Social media monitoring
- Subtitle: Legal Report: Labour & Employment
Employers need to keep tabs on social media to prevent harassment or discrimination against employees
A recent arbitration case dealing with the Toronto Transit Commission’s Twitter account highlights the difficulty in defining the limits of an employer’s legal obligation to protect its employees.
In Amalgamated Transit Union, Local 113 v. Toronto Transit Commission (Use of Social Media Grievance), the union wanted the TTC’s Twitter account shut down. The union said the account served as a platform for passengers to harass, demean and belittle employees. It also alleged TTC employees had complained for years and the company did nothing to address their concerns.
Some of the tweets were found to be harassment under Ontario’s human rights legislation, as well as violating the TTC’s Respect and Dignity Policy, and while the arbitrator agreed with the TTC that it was difficult, if not impossible, to regulate the Twitter account, the grievance was upheld and the decision stated the difficulty was not a defence. The arbitrator didn’t order the account be shut down, but it left it to the parties to figure out next steps, including developing template responses and mutually agreeable guidelines for responding to tweets. The arbitrator also didn’t award any damages.

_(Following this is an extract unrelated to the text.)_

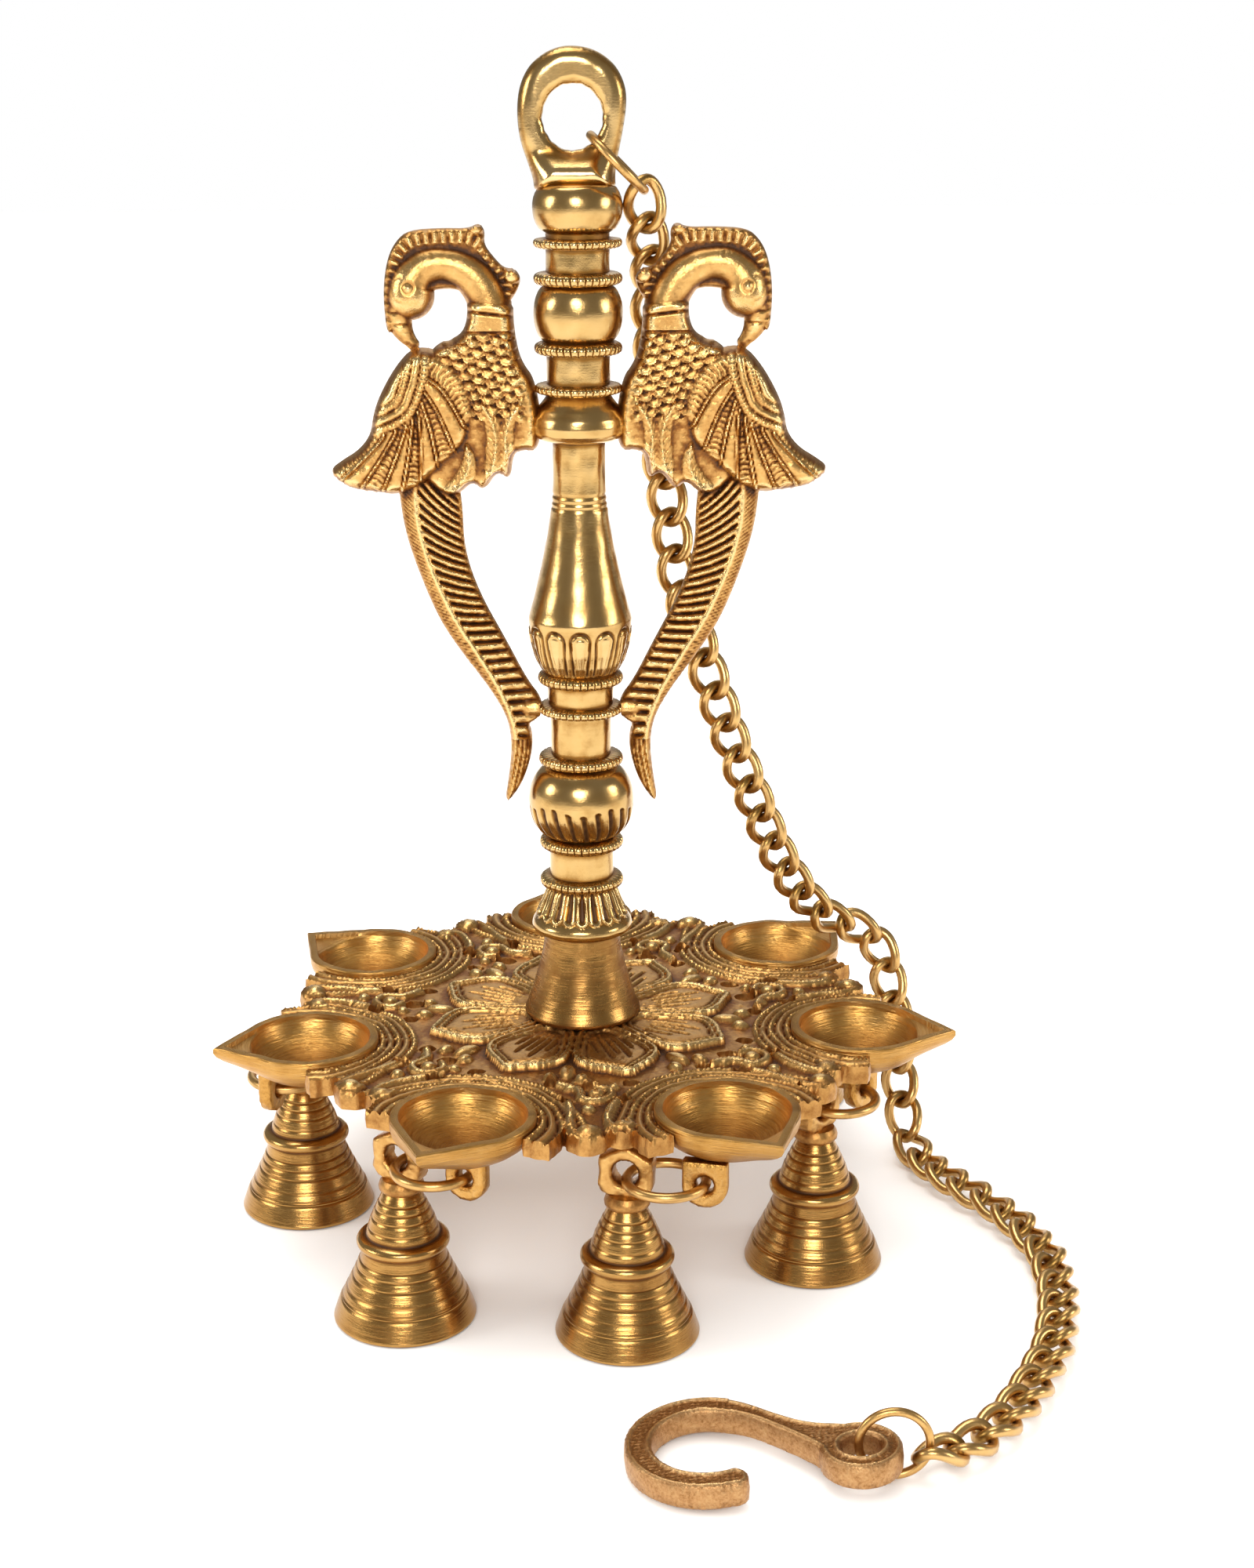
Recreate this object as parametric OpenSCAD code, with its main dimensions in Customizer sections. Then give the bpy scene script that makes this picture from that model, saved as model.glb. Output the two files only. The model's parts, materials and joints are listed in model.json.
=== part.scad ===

“The arbitrator denied both demands primarily on the basis that, as a public service provider, the TTC has a right to establish a social media presence through Twitter for the purpose of communicating with the public and its customers — a position that was supported by expert evidence,” says Dolores Barbini, partner at Hicks Morley Hamilton Stewart Storie LLP and counsel for the TTC in this case.
The TTC was ordered to create a social media policy to address the issues, including taking on the responsibility of monitoring, contacting offensive tweeters to say the TTC doesn’t condone their comments and asking them to delete offensive tweets or be blocked. Finally, the TTC would need to ensure it follows through with the blocking and seek the assistance of Twitter if necessary.
“There is no doubt an employer has an obligation to protect its employees in this situation,” says Barbini. “The real question is how far does an employer have to go?”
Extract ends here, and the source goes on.